Oggi - mentre viene sviluppandosi una crisi di sistema che minaccia conseguenze sociali ancor più gravi di quelle della Grande crisi degli anni Trenta - tutta questa storia è squadernata sotto i nostri occhi e rende improcrastinabile quella chiarificazione culturale che, come sempre nelle fasi di crisi, rappresenta un passaggio determinante per la costituzione stessa dei soggetti coinvolti nella ricostruzione della sinistra italiana. Dopo questi vent'anni una cosa non si può più fare, e Tronti sembra dirlo con la dovuta nettezza: non si può più continuare a fingere che esista una terra di mezzo tra la cultura compatibilista, subalterna all'ideologia capitalista (la cultura, per intenderci, della ex sinistra moderata, trasformatasi in forza neocentrista e confluita, da ultimo, nel Pd), e la cultura critica di chi mantiene fermo l'obiettivo del superamento del modo di produzione capitalistico e per questa ragione, squisitamente politica (non soltanto per le sacrosante rivendicazioni di carattere sindacale), considera cruciale il conflitto di lavoro e di classe.

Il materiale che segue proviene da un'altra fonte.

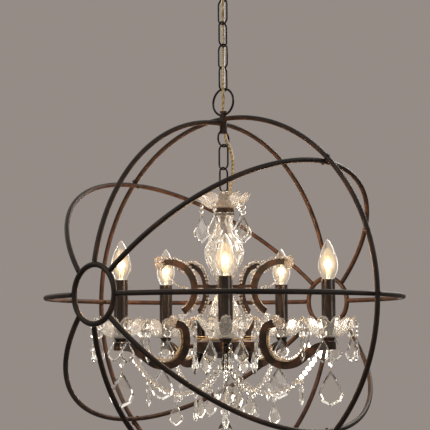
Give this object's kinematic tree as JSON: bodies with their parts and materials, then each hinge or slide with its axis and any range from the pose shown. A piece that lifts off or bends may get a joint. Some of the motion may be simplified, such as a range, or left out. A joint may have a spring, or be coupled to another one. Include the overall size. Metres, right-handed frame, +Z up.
{
  "type": "orb chandelier",
  "caption": "Round iron cage hung on a chain from a ceiling canopy, with a crystal-hung candle chandelier swinging inside it to light a room",
  "frame": {"origin": "middle of the crossbar's ceiling face, on the line that everything hangs on", "axes": "+Z up, out of the ceiling face; X through the two side rings of the cage and along the crossbar; Y through the front and back rods of the cage"},
  "size_m": [0.6256, 0.6542, 0.983],
  "materials": {
    "rust_iron": "dark brown painted iron with rust and worn bronze edges",
    "zinc_steel": "zinc plated steel",
    "bronze_sleeve": "dark bronze paint, satin",
    "phenolic": "black phenolic",
    "gold_cord": "gold-brown cord cover",
    "wire_cover": "brown wire insulation",
    "pressed_glass": "clear pressed glass",
    "bulb_glass": "clear lamp glass, thin",
    "cut_crystal": "cut and polished crystal"
  },
  "bodies": {
    "ceiling": {"ceiling_crossbar": "zinc_steel", "canopy_nipple": "zinc_steel", "ceiling_canopy": "rust_iron", "canopy_loop": "rust_iron"},
    "top_link": {"chain_top_link": "rust_iron"},
    "chain": {"upper_chain": "rust_iron", "lamp_cord_upper": "gold_cord"},
    "orb_hanger": {"orb_ring": "rust_iron"},
    "orb": {"top_stem": "rust_iron", "cross_ring": "rust_iron", "hub_ring_left": "rust_iron", "hub_ring_right": "rust_iron", "rod_front": "rust_iron", "rod_back": "rust_iron", "rod_top_left": "rust_iron", "rod_top_right": "rust_iron", "rod_bottom": "rust_iron", "rod_upper_front": "rust_iron", "rod_upper_back": "rust_iron", "rod_lower_front": "rust_iron", "rod_lower_back": "rust_iron", "ring_rivets": "rust_iron", "bottom_bolt": "rust_iron"},
    "inner_hanger": {"inner_ring": "rust_iron"},
    "inner_links": {"inner_chain": "rust_iron", "lamp_cord_inner": "gold_cord"},
    "chandelier": {"chandelier_eye": "rust_iron", "top_cap": "rust_iron", "top_dish": "pressed_glass", "collar_disc": "rust_iron", "center_stem": "rust_iron", "upper_vase": "pressed_glass", "scroll_spider": "rust_iron", "lower_vase": "pressed_glass", "hub_bowl": "rust_iron", "hub_cover": "rust_iron", "hub_finial": "rust_iron", "arm_front": "rust_iron", "arm_right": "rust_iron", "arm_back_right": "rust_iron", "arm_back_left": "rust_iron", "arm_left": "rust_iron", "arm_wires": "wire_cover", "upper_scrolls": "rust_iron", "candle_pans": "rust_iron", "bobeches": "pressed_glass", "candle_sleeves": "bronze_sleeve", "lampholders": "phenolic", "top_pendants": "cut_crystal", "pan_pendants": "cut_crystal", "arm_prisms": "cut_crystal", "hub_drops": "cut_crystal", "bead_swags": "cut_crystal", "scroll_rosettes": "cut_crystal"},
    "ball": {"crystal_ball": "cut_crystal"},
    "lamp_front": {"bulb_front": "bulb_glass"},
    "lamp_right": {"bulb_right": "bulb_glass"},
    "lamp_back_right": {"bulb_back_right": "bulb_glass"},
    "lamp_back_left": {"bulb_back_left": "bulb_glass"},
    "lamp_left": {"bulb_left": "bulb_glass"}
  },
  "joints": [
    {"name": "chain_swing_y", "type": "hinge", "parent": "ceiling", "child": "top_link", "pos_m": [0, 0, -0.0685], "axis": [0, 1, 0], "range_deg": [-12, 12], "deforming": ["lamp_cord_upper"]},
    {"name": "chain_swing_x", "type": "hinge", "parent": "top_link", "child": "chain", "pos_m": [0, 0, -0.10905], "axis": [1, 0, 0], "range_deg": [-12, 12], "deforming": ["lamp_cord_upper"]},
    {"name": "orb_turn", "type": "hinge", "parent": "chain", "child": "orb_hanger", "pos_m": [0, 0, -0.275], "axis": [0, 0, 1], "range_deg": [-45, 45]},
    {"name": "orb_tilt", "type": "hinge", "parent": "orb_hanger", "child": "orb", "pos_m": [0, 0, -0.31875], "axis": [0, 1, 0], "range_deg": [-8, 8], "deforming": ["lamp_cord_upper"]},
    {"name": "inner_ring_swing", "type": "hinge", "parent": "orb", "child": "inner_hanger", "pos_m": [0, 0, -0.34735], "axis": [1, 0, 0], "range_deg": [-4, 4], "deforming": ["lamp_cord_inner"]},
    {"name": "inner_chain_swing", "type": "hinge", "parent": "inner_hanger", "child": "inner_links", "pos_m": [0, 0, -0.3723], "axis": [0, 1, 0], "range_deg": [-4, 4], "deforming": ["lamp_cord_inner"]},
    {"name": "chandelier_turn", "type": "hinge", "parent": "inner_links", "child": "chandelier", "pos_m": [0, 0, -0.4588], "axis": [0, 0, 1], "range_deg": [-30, 30], "deforming": ["lamp_cord_inner"]},
    {"name": "ball_swing", "type": "hinge", "parent": "chandelier", "child": "ball", "pos_m": [0, 0, -0.77605], "axis": [0, 1, 0], "range_deg": [-8, 8]},
    {"name": "bulb_out_front", "type": "slide", "parent": "chandelier", "child": "lamp_front", "axis": [0, 0, 1], "range_m": [0, 0.025]},
    {"name": "bulb_out_right", "type": "slide", "parent": "chandelier", "child": "lamp_right", "axis": [0, 0, 1], "range_m": [0, 0.025]},
    {"name": "bulb_out_back_right", "type": "slide", "parent": "chandelier", "child": "lamp_back_right", "axis": [0, 0, 1], "range_m": [0, 0.025]},
    {"name": "bulb_out_back_left", "type": "slide", "parent": "chandelier", "child": "lamp_back_left", "axis": [0, 0, 1], "range_m": [0, 0.025]},
    {"name": "bulb_out_left", "type": "slide", "parent": "chandelier", "child": "lamp_left", "axis": [0, 0, 1], "range_m": [0, 0.025]}
  ]
}
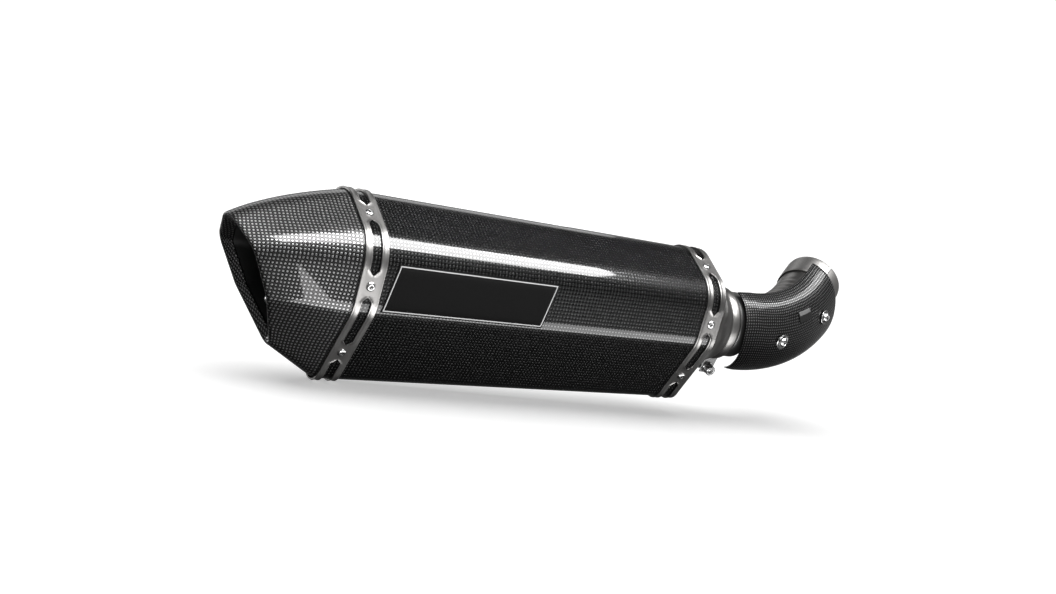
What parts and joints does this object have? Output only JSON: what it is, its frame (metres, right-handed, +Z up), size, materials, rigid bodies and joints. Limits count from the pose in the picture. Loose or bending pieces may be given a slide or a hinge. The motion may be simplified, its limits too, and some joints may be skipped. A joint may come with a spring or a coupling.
{
  "type": "motorcycle exhaust muffler",
  "caption": "Tapered six-sided carbon slip-on muffler with slash-cut end cap, riveted straps, inlet clamp, and a bent link pipe under a carbon heat shield.",
  "frame": {"origin": "centre of the link pipe's slip-on mouth, where the exhaust header goes in", "axes": "+X along the muffler's gas axis from the outlet to the inlet; +Z up; -Y is the side that faces outwards on the motorcycle"},
  "size_m": [0.6768, 0.1287, 0.1664],
  "materials": {
    "carbon": "glossy clear-coated plain-weave carbon laminate",
    "titanium": "satin titanium sheet",
    "pipe_titanium": "matt blasted titanium tube",
    "fastener": "bright polished stainless steel",
    "clamp_steel": "satin stainless steel",
    "black_metal": "matt heat-black coating",
    "core_steel": "plain stainless sheet",
    "wool": "loose mineral fibre",
    "rubber": "black heat-proof rubber",
    "enamel": "gloss black printed aluminium plate"
  },
  "bodies": {
    "link_pipe": {"link_pipe": "pipe_titanium", "slip_ring": "pipe_titanium", "heat_shield": "carbon", "shield_badge": "enamel", "shield_boss_1": "pipe_titanium", "shield_grommet_1": "rubber", "shield_washer_1": "fastener", "shield_screw_1": "fastener", "shield_boss_2": "pipe_titanium", "shield_grommet_2": "rubber", "shield_washer_2": "fastener", "shield_screw_2": "fastener"},
    "clamp": {"clamp_band": "clamp_steel", "clamp_bolt": "fastener", "clamp_washer": "fastener", "clamp_nut": "fastener"},
    "muffler": {"outer_sleeve": "carbon", "rear_strap": "titanium", "end_cap": "carbon", "outlet_cup": "black_metal", "cup_screw": "fastener", "cup_nut": "core_steel", "rear_baffle": "core_steel", "front_baffle": "core_steel", "perforated_core": "core_steel", "packing_wool": "wool", "noise_damper": "black_metal", "inlet_cap": "titanium", "inlet_sleeve": "pipe_titanium", "sleeve_badge": "enamel", "rear_rivet_1": "fastener", "rear_rivet_2": "fastener", "rear_rivet_3": "fastener", "rear_rivet_4": "fastener", "rear_rivet_5": "fastener", "rear_rivet_6": "fastener", "front_rivet_1": "fastener", "front_rivet_2": "fastener", "front_rivet_3": "fastener", "front_rivet_4": "fastener", "front_rivet_5": "fastener", "front_rivet_6": "fastener"}
  },
  "joints": [
    {"name": "slip_joint_slide", "type": "slide", "parent": "link_pipe", "child": "clamp", "axis": [-1, 0, 0], "range_m": [0, 0.03]},
    {"name": "muffler_swivel", "type": "hinge", "parent": "clamp", "child": "muffler", "pos_m": [-0.14393, -0.03977, -0.05091], "axis": [1, 0, 0], "range_deg": [-15, 15]}
  ]
}
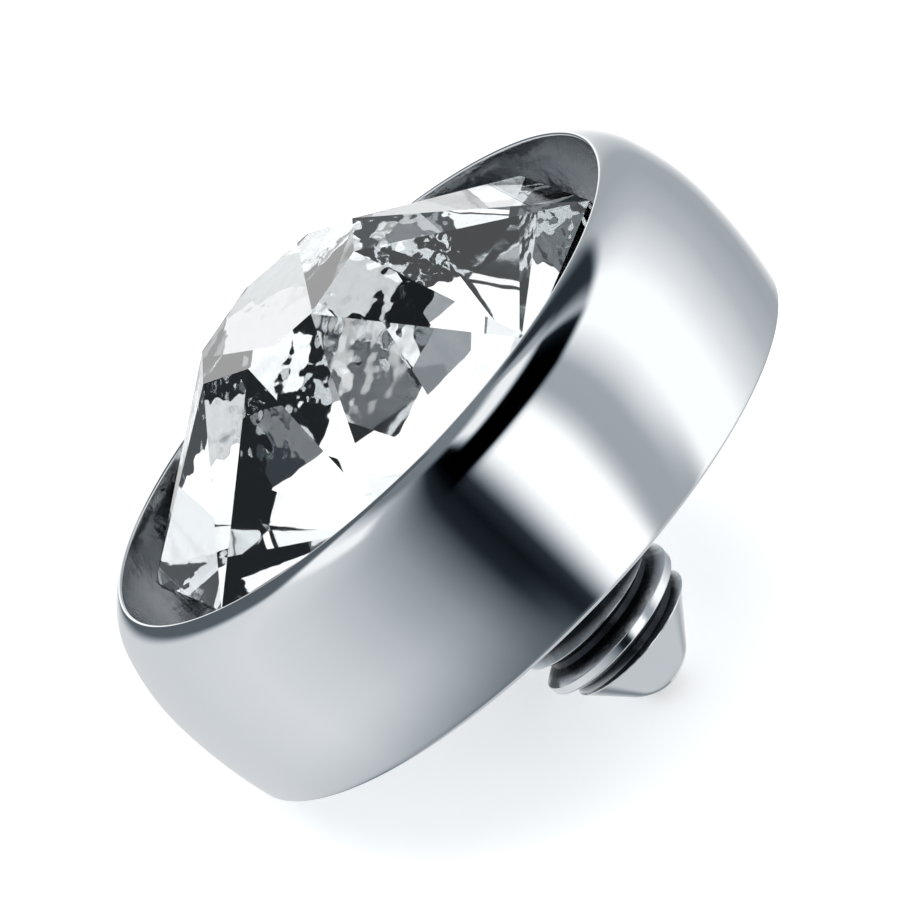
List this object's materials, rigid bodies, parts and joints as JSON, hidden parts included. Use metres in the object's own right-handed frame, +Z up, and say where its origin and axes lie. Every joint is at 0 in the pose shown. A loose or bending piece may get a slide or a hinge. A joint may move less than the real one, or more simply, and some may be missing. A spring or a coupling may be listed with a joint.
{
  "type": "dermal anchor top",
  "caption": "Threaded round top for a dermal anchor: a polished steel cup holding a faceted clear crystal, on a short threaded post.",
  "frame": {"origin": "centre of the bounding box at the floor that the part lies on", "axes": "+Z up from the floor, +X along the level width of the cup, and the crystal leans towards -Y, with the post pointing down towards +Y"},
  "size_m": [0.005, 0.0048, 0.0038],
  "materials": {
    "steel": "mirror-polished surgical steel, unplated",
    "crystal": "clear faceted cubic zirconia, polished, its back mirrored"
  },
  "bodies": {
    "root": {"bezel_cup": "steel", "crystal": "crystal"}
  },
  "joints": []
}
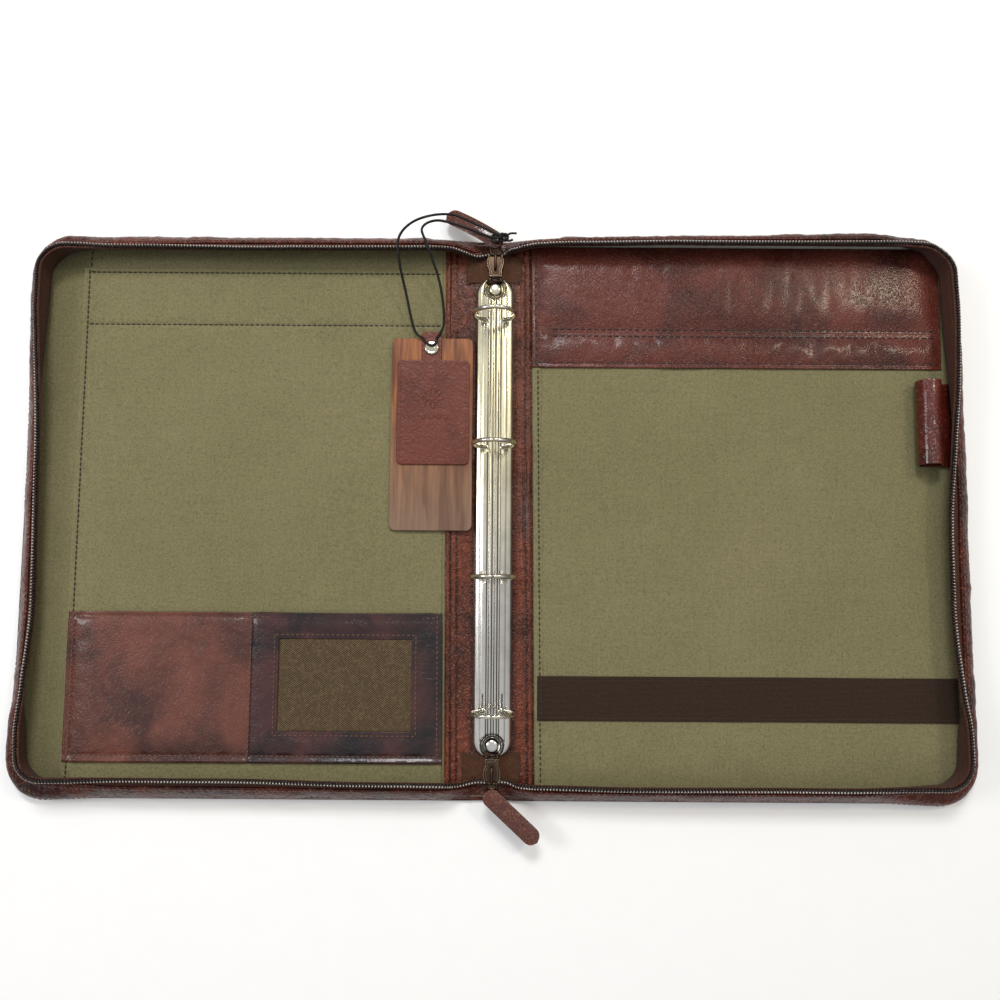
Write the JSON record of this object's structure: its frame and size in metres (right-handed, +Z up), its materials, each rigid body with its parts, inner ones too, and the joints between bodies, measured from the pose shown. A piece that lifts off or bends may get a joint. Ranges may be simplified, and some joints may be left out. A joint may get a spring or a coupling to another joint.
{
  "type": "portfolio case",
  "caption": "Zip-around leather portfolio case that folds out flat, with a ring mechanism on the spine, document and card pockets, an elastic pad strap and a pen loop.",
  "frame": {"origin": "centre of the spine on the underside of the outer leather, case lying open and flat", "axes": "+X towards the right-hand cover, +Y towards the top edge, +Z up out of the open case"},
  "size_m": [0.582, 0.3916, 0.036],
  "materials": {
    "leather": "semi-gloss antique leather",
    "inner_leather": "semi-gloss antique leather",
    "canvas": "matte canvas",
    "twill": "matte twill",
    "elastic": "matte ribbed elastic",
    "window": "matte twill",
    "board": "raw greyboard",
    "padding": "soft felt",
    "chrome": "polished nickel",
    "steel": "plain steel",
    "slider_metal": "antique finish",
    "coil": "smooth nylon",
    "tag_card": "printed card",
    "cord": "smooth elastic cord"
  },
  "bodies": {
    "spine": {"spine_outer_leather": "leather", "spine_board": "board", "spine_inner_leather": "inner_leather", "spine_end_gussets": "leather", "ring_housing": "chrome", "housing_rivets": "chrome", "rivet_burrs": "steel", "top_tail_tape": "twill", "bottom_tail_tape": "twill", "top_tail_coil": "coil", "bottom_tail_coil": "coil"},
    "left_ring_set": {"left_blade": "steel", "left_half_rings": "chrome"},
    "right_ring_set": {"right_blade": "steel", "right_half_rings": "chrome"},
    "left_cover": {"left_outer_leather": "leather", "left_board": "board", "left_padding": "padding", "left_lining": "canvas", "left_gusset": "leather", "left_wall_lining": "canvas", "left_zip_tape": "twill", "left_zip_coil": "coil", "page_pocket_back": "canvas", "page_pocket_front": "canvas", "card_pocket": "leather", "window_fabric": "window"},
    "right_cover": {"right_outer_leather": "leather", "right_board": "board", "right_padding": "padding", "right_lining": "canvas", "right_gusset": "leather", "right_wall_lining": "canvas", "right_zip_tape": "twill", "right_zip_coil": "coil", "pad_panel": "leather", "elastic_strap": "elastic", "pen_loop": "leather"},
    "top_slider": {"top_slider": "slider_metal"},
    "top_link": {"top_pull_link": "slider_metal"},
    "top_tab": {"top_pull_tab": "leather", "cord_knot": "cord"},
    "bottom_slider": {"bottom_slider": "slider_metal"},
    "bottom_link": {"bottom_pull_link": "slider_metal"},
    "bottom_tab": {"bottom_pull_tab": "leather"},
    "swing_tag": {"tag_card": "tag_card", "tag_patch": "leather", "tag_rivet": "chrome", "tag_cord": "cord"}
  },
  "joints": [
    {"name": "left_cover_fold", "type": "hinge", "parent": "spine", "child": "left_cover", "pos_m": [-0.025, 0, 0.0018], "axis": [0, 1, 0], "range_deg": [0, 90]},
    {"name": "right_cover_fold", "type": "hinge", "parent": "spine", "child": "right_cover", "pos_m": [0.025, 0, 0.0018], "axis": [0, -1, 0], "range_deg": [0, 90]},
    {"name": "left_rings_open", "type": "hinge", "parent": "spine", "child": "left_ring_set", "pos_m": [-0.0096, 0, 0.0078], "axis": [0, -1, 0], "range_deg": [0, 11]},
    {"name": "right_rings_open", "type": "hinge", "parent": "spine", "child": "right_ring_set", "pos_m": [0.0096, 0, 0.0078], "axis": [0, 1, 0], "range_deg": [0, 11]},
    {"name": "top_slider_travel", "type": "slide", "parent": "spine", "child": "top_slider", "axis": [0, 1, 0], "range_m": [0, 0.006]},
    {"name": "top_pull_lift", "type": "hinge", "parent": "top_slider", "child": "top_link", "pos_m": [0, 0.1619, 0.0112], "axis": [1, 0, 0], "range_deg": [0, 25]},
    {"name": "top_tab_swivel", "type": "hinge", "parent": "top_link", "child": "top_tab", "pos_m": [0, 0.17, 0.0128], "axis": [0, 0, -1], "range_deg": [0, 70]},
    {"name": "bottom_slider_travel", "type": "slide", "parent": "spine", "child": "bottom_slider", "axis": [0, -1, 0], "range_m": [0, 0.006]},
    {"name": "bottom_pull_lift", "type": "hinge", "parent": "bottom_slider", "child": "bottom_link", "pos_m": [0, -0.1619, 0.0112], "axis": [-1, 0, 0], "range_deg": [0, 25]},
    {"name": "bottom_tab_swivel", "type": "hinge", "parent": "bottom_link", "child": "bottom_tab", "pos_m": [0, -0.17, 0.0128], "axis": [0, 0, -1], "range_deg": [0, 70]},
    {"name": "tag_fold", "type": "hinge", "parent": "spine", "child": "swing_tag", "pos_m": [-0.0166, 0, 0.011], "axis": [0, 1, 0], "range_deg": [0, 90]}
  ],
  "couplings": [
    {"joint": "right_rings_open", "follows": "left_rings_open", "ratio": 1},
    {"joint": "tag_fold", "follows": "left_cover_fold", "ratio": 1}
  ]
}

Gramsci - il dirigente politico più lontano da qualsiasi tentazione settaria - parlava in proposito di «spirito di scissione». A noi, in questo momento, occorre precisamente una forte dose di spirito di scissione, e ci occorre - per paradossale che possa apparire - sia per fare davvero l'unità delle forze che si battono per cambiare l'esistente, sia per costruire quel partito strutturato e radicato nei luoghi di lavoro che - come ci ha ricordato ancora in questi giorni Pietro Ingrao - resta strumento indispensabile di lotta politica e di crescita culturale. In questo lungo inverno i comunisti hanno dovuto combattere una dura lotta di resistenza, e hanno dovuto contrastare la tentazione di rinunciare alle proprie idee nel nome di una malintesa innovazione. I fatti si sono incaricati di rimettere le cose al loro posto e di fare chiarezza. Ora è il momento di riprendere il cammino, forti della consapevolezza delle nostre ragioni.